• **Prompt**
The records are to be restated in their entirety, word for word.

• **Record extracts**
──────────
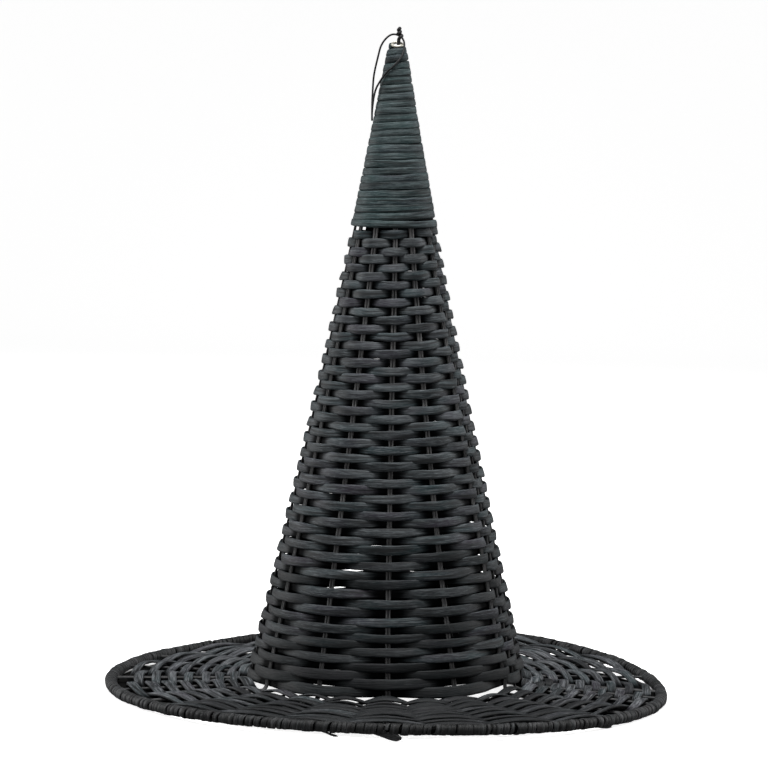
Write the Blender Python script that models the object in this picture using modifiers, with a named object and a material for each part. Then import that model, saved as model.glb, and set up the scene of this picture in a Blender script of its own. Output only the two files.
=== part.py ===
"""Woven rattan witch hat: a tall cone of flat cane on twelve pairs of stakes, with a wound tip,
a woven brim, a wrapped hoop round its edge and a string loop to hang it by.

The hat stands on the floor at z = 0. Angles run from the front (-Y) towards the right (+X), and
lengths are in metres. The crown, its stakes and its tip are laid out upright on Z, and then seated
on the brim with a slight lean to the left.
"""
import math

import bmesh
import bpy
from mathutils import Matrix, Vector

# Overall sizes
BRIM_RADIUS = 0.200
CROWN_FOOT_Z = 0.0148
CROWN_FOOT_RADIUS = 0.0980
CROWN_TOP_Z = 0.3330
CROWN_TAPER = 0.2164
CROWN_SIDE_DIP = 0.00105
CROWN_STATIONS_Z = (CROWN_TOP_Z, 0.2350, 0.1250, CROWN_FOOT_Z)
TOUCH_GAP = 0.0003
CROWN_LEAN_DEG = 0.64
CROWN_SETTLE = 0.0022

# Crown weave: one row of flat cane after another, over one stake and under the next
ROW_PITCH = 0.005664
FIRST_ROW_Z = 0.0176
CROWN_ROWS = 56
WEAVE_INNER_DEPTH = 0.0015
OVER_RISE = 0.0011
UNDER_FALL = 0.0005

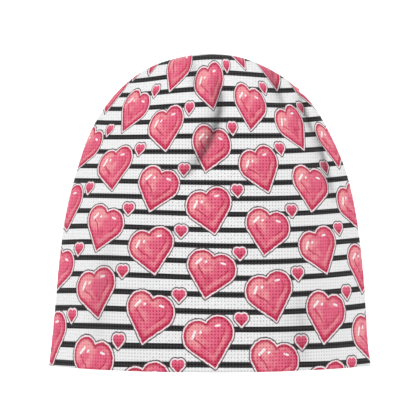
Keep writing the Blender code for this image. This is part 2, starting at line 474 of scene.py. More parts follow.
def fold_line(fold):
    """Points along a fold, on a smooth curve through its start, turn and end."""
    *places, dent, left, right = fold
    start, turn, end = np.reshape(places, (3, 2)) * [HAT_WIDTH / 2, HAT_HEIGHT]
    share = np.linspace(0, 1, FOLD_SAMPLES)[:, None]
    pull = 2 * turn - (start + end) / 2
    line = (1 - share) ** 2 * start + 2 * share * (1 - share) * pull + share**2 * end
    return line, dent, left, right


def fold_form(x, z, fold):
    """A fold's dent and its lips at x, z in metres, and how near its bottom that is, up to 1."""
    line, dent, left, right = fold_line(fold)
    away = np.hypot(x[:, None] - line[:, 0], z[:, None] - line[:, 1])
    nearest = away.argmin(axis=1)
    ratio = away.min(axis=1) / np.where(x < line[nearest, 0], left, right)
    fade = np.sin(math.pi * nearest / (FOLD_SAMPLES - 1)) ** FOLD_FADE
    deep = np.exp(-FOLD_STEEP * (np.sqrt(ratio**2 + FOLD_SHARP**2) - FOLD_SHARP))
    lip = FOLD_LIP * np.exp(-((ratio - LIP_PLACE) ** 2))
    return dent * fade * deep, dent * fade * lip, deep


def folded(x, z, folds):
    """How far all folds draw the cloth in at x, z. Where two of them cross, the deeper counts."""
    forms = [fold_form(x, z, fold) for fold in folds]
    dents = np.max([dent for dent, _, _ in forms], axis=0)
    return dents - np.max([lip for _, lip, _ in forms], axis=0)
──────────
• **Answer to this task**
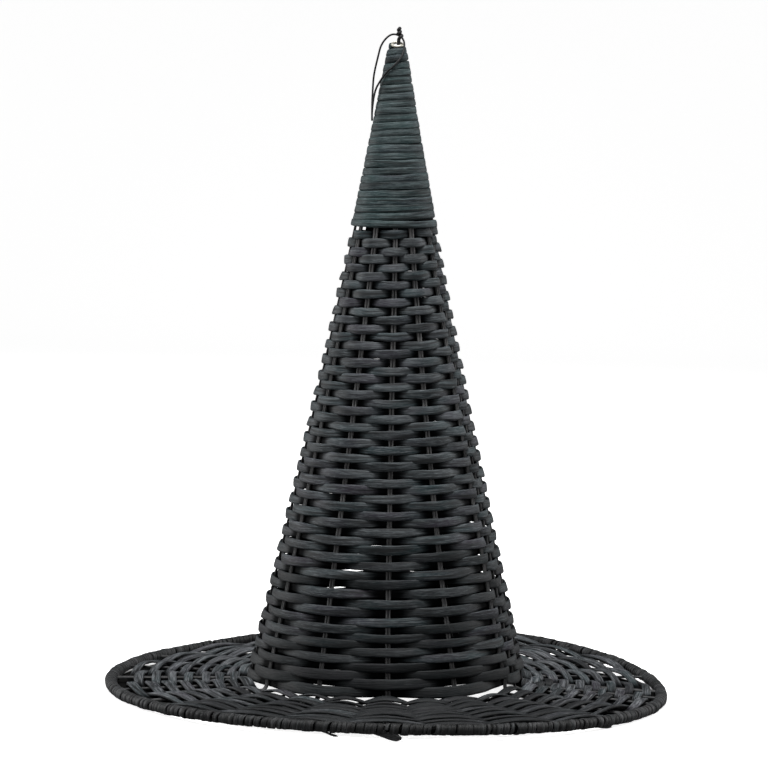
Write the Blender Python script that models the object in this picture using modifiers, with a named object and a material for each part. Then import that model, saved as model.glb, and set up the scene of this picture in a Blender script of its own. Output only the two files.
=== part.py ===
"""Woven rattan witch hat: a tall cone of flat cane on twelve pairs of stakes, with a wound tip,
a woven brim, a wrapped hoop round its edge and a string loop to hang it by.

The hat stands on the floor at z = 0. Angles run from the front (-Y) towards the right (+X), and
lengths are in metres. The crown, its stakes and its tip are laid out upright on Z, and then seated
on the brim with a slight lean to the left.
"""
import math

import bmesh
import bpy
from mathutils import Matrix, Vector

# Overall sizes
BRIM_RADIUS = 0.200
CROWN_FOOT_Z = 0.0148
CROWN_FOOT_RADIUS = 0.0980
CROWN_TOP_Z = 0.3330
CROWN_TAPER = 0.2164
CROWN_SIDE_DIP = 0.00105
CROWN_STATIONS_Z = (CROWN_TOP_Z, 0.2350, 0.1250, CROWN_FOOT_Z)
TOUCH_GAP = 0.0003
CROWN_LEAN_DEG = 0.64
CROWN_SETTLE = 0.0022

# Crown weave: one row of flat cane after another, over one stake and under the next
ROW_PITCH = 0.005664
FIRST_ROW_Z = 0.0176
CROWN_ROWS = 56
WEAVE_INNER_DEPTH = 0.0015
OVER_RISE = 0.0011
UNDER_FALL = 0.0005

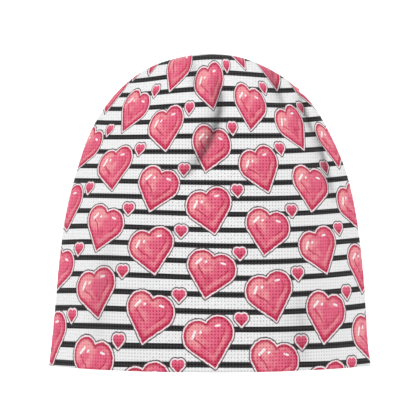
Keep writing the Blender code for this image. This is part 2, starting at line 474 of scene.py. More parts follow.
def fold_line(fold):
    """Points along a fold, on a smooth curve through its start, turn and end."""
    *places, dent, left, right = fold
    start, turn, end = np.reshape(places, (3, 2)) * [HAT_WIDTH / 2, HAT_HEIGHT]
    share = np.linspace(0, 1, FOLD_SAMPLES)[:, None]
    pull = 2 * turn - (start + end) / 2
    line = (1 - share) ** 2 * start + 2 * share * (1 - share) * pull + share**2 * end
    return line, dent, left, right


def fold_form(x, z, fold):
    """A fold's dent and its lips at x, z in metres, and how near its bottom that is, up to 1."""
    line, dent, left, right = fold_line(fold)
    away = np.hypot(x[:, None] - line[:, 0], z[:, None] - line[:, 1])
    nearest = away.argmin(axis=1)
    ratio = away.min(axis=1) / np.where(x < line[nearest, 0], left, right)
    fade = np.sin(math.pi * nearest / (FOLD_SAMPLES - 1)) ** FOLD_FADE
    deep = np.exp(-FOLD_STEEP * (np.sqrt(ratio**2 + FOLD_SHARP**2) - FOLD_SHARP))
    lip = FOLD_LIP * np.exp(-((ratio - LIP_PLACE) ** 2))
    return dent * fade * deep, dent * fade * lip, deep


def folded(x, z, folds):
    """How far all folds draw the cloth in at x, z. Where two of them cross, the deeper counts."""
    forms = [fold_form(x, z, fold) for fold in folds]
    dents = np.max([dent for dent, _, _ in forms], axis=0)
    return dents - np.max([lip for _, lip, _ in forms], axis=0)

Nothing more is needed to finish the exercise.